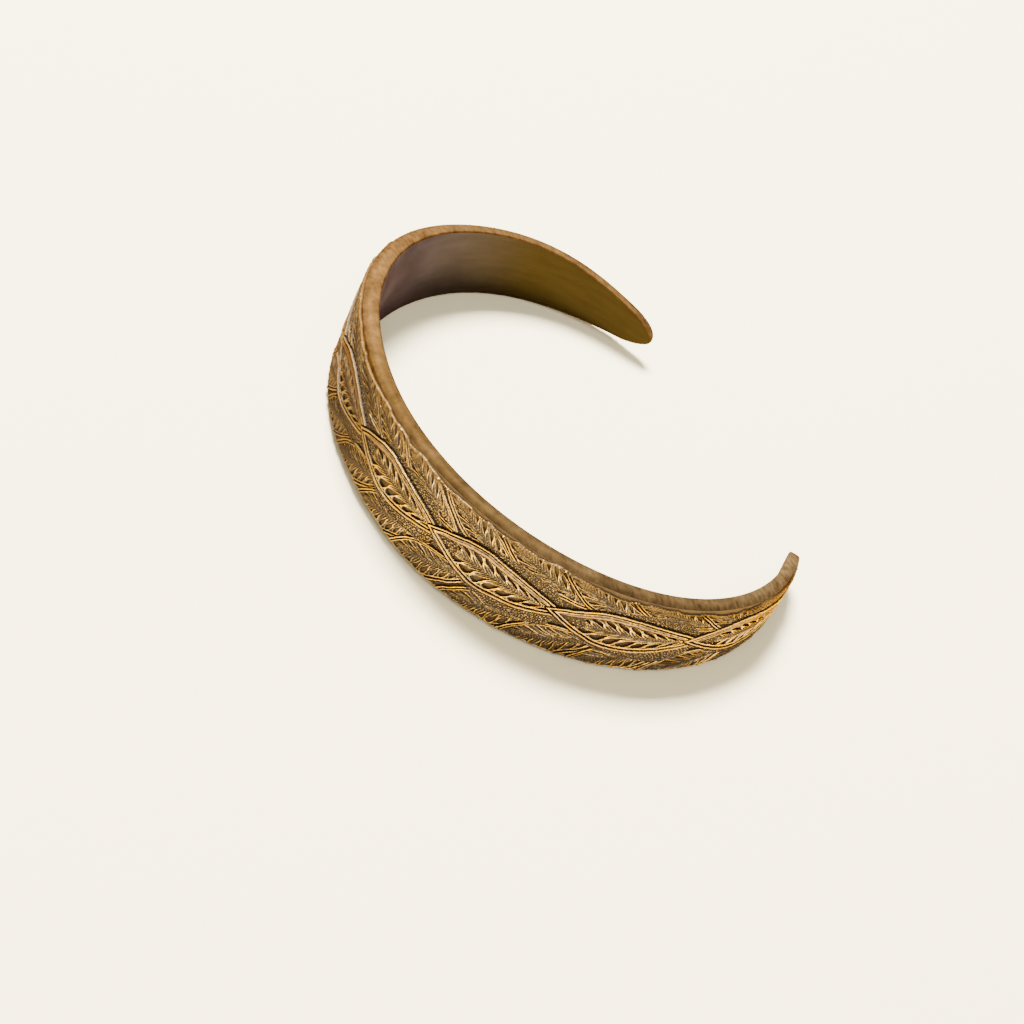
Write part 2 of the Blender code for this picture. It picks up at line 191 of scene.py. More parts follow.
def unevenness(x, y, size, seed):
    # soft noise between -1 and 1, with lumps of one size
    repeat = 64
    table = np.random.default_rng(seed).random((repeat, repeat))
    gridX, gridY = x / size, y / size
    atX, atY = np.floor(gridX).astype(int), np.floor(gridY).astype(int)
    partX, partY = smooth(gridX - atX), smooth(gridY - atY)
    corners = [table[(atX + stepX) % repeat, (atY + stepY) % repeat]
               for stepY in (0, 1) for stepX in (0, 1)]
    near = corners[0] * (1 - partX) + corners[1] * partX
    far = corners[2] * (1 - partX) + corners[3] * partX
    return (near * (1 - partY) + far * partY) * 2 - 1


def grains(x, y, pitch, seed):
    # raised dots on a loose honeycomb: 1 on a dot, 0 between
    repeat = 97
    looseness = 0.6
    table = np.random.default_rng(seed).random((repeat, repeat, 2)) - 0.5
    rowStep = pitch * 0.87         # a honeycomb's rows lie closer than its dots
    rowAt = np.floor(y / rowStep).astype(int)
    nearest = np.full(x.shape, 9.0)
    for stepY in (-1, 0, 1):
        row = rowAt + stepY
        shift = 0.5 * (row % 2)
        at = np.floor(x / pitch - shift).astype(int)
        for stepX in (-1, 0, 1):
            column = at + stepX
            loose = table[column % repeat, row % repeat] * looseness
            dotX = (column + shift + 0.5 + loose[..., 0]) * pitch
            dotY = (row + 0.5 + loose[..., 1]) * rowStep
            nearest = np.minimum(nearest, (x - dotX) ** 2 + (y - dotY) ** 2)
    return np.clip(1 - np.sqrt(nearest) / (0.5 * pitch), 0, 1) ** 0.8


def featherEdge(kind, share):
    # half the outline of a feather, from its pointed head (0) to its tail (1)
    share = np.clip(share, 0, 1)
    widest = kind["widest"]
    rising = 1 - np.clip(1 - share / widest, 0, 1) ** kind["point"]
    past = np.clip(share - widest, 0, 1) / (1 - widest)
    falling = 1 - (1 - relief["tailWidth"]) * past ** relief["tailTaper"]
    return np.where(share < widest, rising, falling)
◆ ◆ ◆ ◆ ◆
• **Exercise**
Reproduce all of the data exactly as given.

• **Solution to this problem**
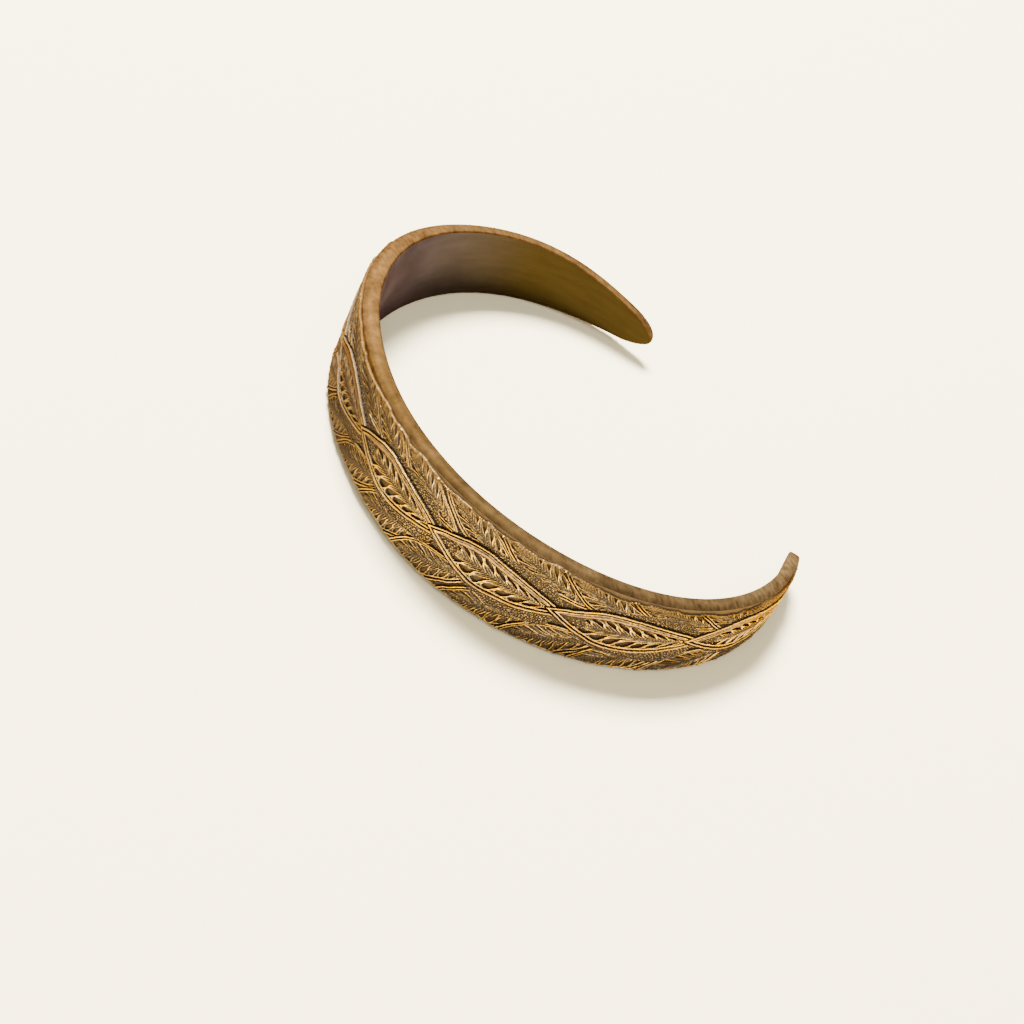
Write part 2 of the Blender code for this picture. It picks up at line 191 of scene.py. More parts follow.
def unevenness(x, y, size, seed):
    # soft noise between -1 and 1, with lumps of one size
    repeat = 64
    table = np.random.default_rng(seed).random((repeat, repeat))
    gridX, gridY = x / size, y / size
    atX, atY = np.floor(gridX).astype(int), np.floor(gridY).astype(int)
    partX, partY = smooth(gridX - atX), smooth(gridY - atY)
    corners = [table[(atX + stepX) % repeat, (atY + stepY) % repeat]
               for stepY in (0, 1) for stepX in (0, 1)]
    near = corners[0] * (1 - partX) + corners[1] * partX
    far = corners[2] * (1 - partX) + corners[3] * partX
    return (near * (1 - partY) + far * partY) * 2 - 1


def grains(x, y, pitch, seed):
    # raised dots on a loose honeycomb: 1 on a dot, 0 between
    repeat = 97
    looseness = 0.6
    table = np.random.default_rng(seed).random((repeat, repeat, 2)) - 0.5
    rowStep = pitch * 0.87         # a honeycomb's rows lie closer than its dots
    rowAt = np.floor(y / rowStep).astype(int)
    nearest = np.full(x.shape, 9.0)
    for stepY in (-1, 0, 1):
        row = rowAt + stepY
        shift = 0.5 * (row % 2)
        at = np.floor(x / pitch - shift).astype(int)
        for stepX in (-1, 0, 1):
            column = at + stepX
            loose = table[column % repeat, row % repeat] * looseness
            dotX = (column + shift + 0.5 + loose[..., 0]) * pitch
            dotY = (row + 0.5 + loose[..., 1]) * rowStep
            nearest = np.minimum(nearest, (x - dotX) ** 2 + (y - dotY) ** 2)
    return np.clip(1 - np.sqrt(nearest) / (0.5 * pitch), 0, 1) ** 0.8


def featherEdge(kind, share):
    # half the outline of a feather, from its pointed head (0) to its tail (1)
    share = np.clip(share, 0, 1)
    widest = kind["widest"]
    rising = 1 - np.clip(1 - share / widest, 0, 1) ** kind["point"]
    past = np.clip(share - widest, 0, 1) / (1 - widest)
    falling = 1 - (1 - relief["tailWidth"]) * past ** relief["tailTaper"]
    return np.where(share < widest, rising, falling)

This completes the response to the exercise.